Could you print every record below exactly as it appears?

* begin Dataset entries *

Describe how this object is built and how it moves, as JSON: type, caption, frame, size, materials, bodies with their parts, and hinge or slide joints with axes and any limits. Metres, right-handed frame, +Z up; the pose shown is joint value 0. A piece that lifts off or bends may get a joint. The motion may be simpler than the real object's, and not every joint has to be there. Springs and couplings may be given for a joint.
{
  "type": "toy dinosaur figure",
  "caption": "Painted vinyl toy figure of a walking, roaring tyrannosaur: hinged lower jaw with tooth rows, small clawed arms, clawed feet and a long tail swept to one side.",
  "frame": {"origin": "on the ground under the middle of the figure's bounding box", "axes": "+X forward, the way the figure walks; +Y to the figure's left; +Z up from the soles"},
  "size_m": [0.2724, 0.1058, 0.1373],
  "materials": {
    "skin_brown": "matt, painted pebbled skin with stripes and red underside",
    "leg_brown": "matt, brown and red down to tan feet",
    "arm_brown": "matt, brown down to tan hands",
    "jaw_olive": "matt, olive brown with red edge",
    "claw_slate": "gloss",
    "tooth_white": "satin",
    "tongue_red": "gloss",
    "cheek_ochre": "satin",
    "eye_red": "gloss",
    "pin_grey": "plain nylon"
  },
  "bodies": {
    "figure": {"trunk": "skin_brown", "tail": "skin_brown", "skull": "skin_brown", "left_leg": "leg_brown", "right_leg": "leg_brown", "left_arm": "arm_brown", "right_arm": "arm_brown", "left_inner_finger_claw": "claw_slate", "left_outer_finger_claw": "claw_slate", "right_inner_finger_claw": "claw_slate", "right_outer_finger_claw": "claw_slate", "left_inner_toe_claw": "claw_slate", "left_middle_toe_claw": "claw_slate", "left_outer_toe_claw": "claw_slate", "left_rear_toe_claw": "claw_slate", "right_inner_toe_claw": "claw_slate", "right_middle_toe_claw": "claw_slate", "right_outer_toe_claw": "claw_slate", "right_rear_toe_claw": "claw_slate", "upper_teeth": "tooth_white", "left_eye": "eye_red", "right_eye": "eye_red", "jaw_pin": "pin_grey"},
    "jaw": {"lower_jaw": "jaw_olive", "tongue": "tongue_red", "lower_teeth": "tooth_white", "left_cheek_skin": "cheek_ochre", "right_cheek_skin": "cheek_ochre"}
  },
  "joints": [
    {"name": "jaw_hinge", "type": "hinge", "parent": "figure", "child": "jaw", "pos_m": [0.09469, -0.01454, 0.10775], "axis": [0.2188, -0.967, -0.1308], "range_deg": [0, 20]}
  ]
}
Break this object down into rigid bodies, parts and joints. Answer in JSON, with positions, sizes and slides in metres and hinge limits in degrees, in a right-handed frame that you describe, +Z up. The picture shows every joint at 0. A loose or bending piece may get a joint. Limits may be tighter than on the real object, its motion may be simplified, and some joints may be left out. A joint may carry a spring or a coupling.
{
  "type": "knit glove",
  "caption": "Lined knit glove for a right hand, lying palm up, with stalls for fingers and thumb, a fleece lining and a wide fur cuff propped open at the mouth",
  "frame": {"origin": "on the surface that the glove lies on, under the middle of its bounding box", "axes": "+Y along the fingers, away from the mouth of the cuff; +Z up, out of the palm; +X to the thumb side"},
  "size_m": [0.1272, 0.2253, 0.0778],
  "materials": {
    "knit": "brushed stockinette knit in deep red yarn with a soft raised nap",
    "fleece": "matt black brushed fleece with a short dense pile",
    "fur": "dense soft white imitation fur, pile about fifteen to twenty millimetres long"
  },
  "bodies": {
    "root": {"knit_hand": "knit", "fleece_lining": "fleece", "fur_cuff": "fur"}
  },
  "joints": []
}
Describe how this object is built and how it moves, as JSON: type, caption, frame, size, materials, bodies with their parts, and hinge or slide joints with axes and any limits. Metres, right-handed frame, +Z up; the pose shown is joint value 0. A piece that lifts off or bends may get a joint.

* end Dataset entries *

Output for this exercise.
Describe how this object is built and how it moves, as JSON: type, caption, frame, size, materials, bodies with their parts, and hinge or slide joints with axes and any limits. Metres, right-handed frame, +Z up; the pose shown is joint value 0. A piece that lifts off or bends may get a joint. The motion may be simpler than the real object's, and not every joint has to be there. Springs and couplings may be given for a joint.
{
  "type": "toy dinosaur figure",
  "caption": "Painted vinyl toy figure of a walking, roaring tyrannosaur: hinged lower jaw with tooth rows, small clawed arms, clawed feet and a long tail swept to one side.",
  "frame": {"origin": "on the ground under the middle of the figure's bounding box", "axes": "+X forward, the way the figure walks; +Y to the figure's left; +Z up from the soles"},
  "size_m": [0.2724, 0.1058, 0.1373],
  "materials": {
    "skin_brown": "matt, painted pebbled skin with stripes and red underside",
    "leg_brown": "matt, brown and red down to tan feet",
    "arm_brown": "matt, brown down to tan hands",
    "jaw_olive": "matt, olive brown with red edge",
    "claw_slate": "gloss",
    "tooth_white": "satin",
    "tongue_red": "gloss",
    "cheek_ochre": "satin",
    "eye_red": "gloss",
    "pin_grey": "plain nylon"
  },
  "bodies": {
    "figure": {"trunk": "skin_brown", "tail": "skin_brown", "skull": "skin_brown", "left_leg": "leg_brown", "right_leg": "leg_brown", "left_arm": "arm_brown", "right_arm": "arm_brown", "left_inner_finger_claw": "claw_slate", "left_outer_finger_claw": "claw_slate", "right_inner_finger_claw": "claw_slate", "right_outer_finger_claw": "claw_slate", "left_inner_toe_claw": "claw_slate", "left_middle_toe_claw": "claw_slate", "left_outer_toe_claw": "claw_slate", "left_rear_toe_claw": "claw_slate", "right_inner_toe_claw": "claw_slate", "right_middle_toe_claw": "claw_slate", "right_outer_toe_claw": "claw_slate", "right_rear_toe_claw": "claw_slate", "upper_teeth": "tooth_white", "left_eye": "eye_red", "right_eye": "eye_red", "jaw_pin": "pin_grey"},
    "jaw": {"lower_jaw": "jaw_olive", "tongue": "tongue_red", "lower_teeth": "tooth_white", "left_cheek_skin": "cheek_ochre", "right_cheek_skin": "cheek_ochre"}
  },
  "joints": [
    {"name": "jaw_hinge", "type": "hinge", "parent": "figure", "child": "jaw", "pos_m": [0.09469, -0.01454, 0.10775], "axis": [0.2188, -0.967, -0.1308], "range_deg": [0, 20]}
  ]
}
Break this object down into rigid bodies, parts and joints. Answer in JSON, with positions, sizes and slides in metres and hinge limits in degrees, in a right-handed frame that you describe, +Z up. The picture shows every joint at 0. A loose or bending piece may get a joint. Limits may be tighter than on the real object, its motion may be simplified, and some joints may be left out. A joint may carry a spring or a coupling.
{
  "type": "knit glove",
  "caption": "Lined knit glove for a right hand, lying palm up, with stalls for fingers and thumb, a fleece lining and a wide fur cuff propped open at the mouth",
  "frame": {"origin": "on the surface that the glove lies on, under the middle of its bounding box", "axes": "+Y along the fingers, away from the mouth of the cuff; +Z up, out of the palm; +X to the thumb side"},
  "size_m": [0.1272, 0.2253, 0.0778],
  "materials": {
    "knit": "brushed stockinette knit in deep red yarn with a soft raised nap",
    "fleece": "matt black brushed fleece with a short dense pile",
    "fur": "dense soft white imitation fur, pile about fifteen to twenty millimetres long"
  },
  "bodies": {
    "root": {"knit_hand": "knit", "fleece_lining": "fleece", "fur_cuff": "fur"}
  },
  "joints": []
}
Describe how this object is built and how it moves, as JSON: type, caption, frame, size, materials, bodies with their parts, and hinge or slide joints with axes and any limits. Metres, right-handed frame, +Z up; the pose shown is joint value 0. A piece that lifts off or bends may get a joint.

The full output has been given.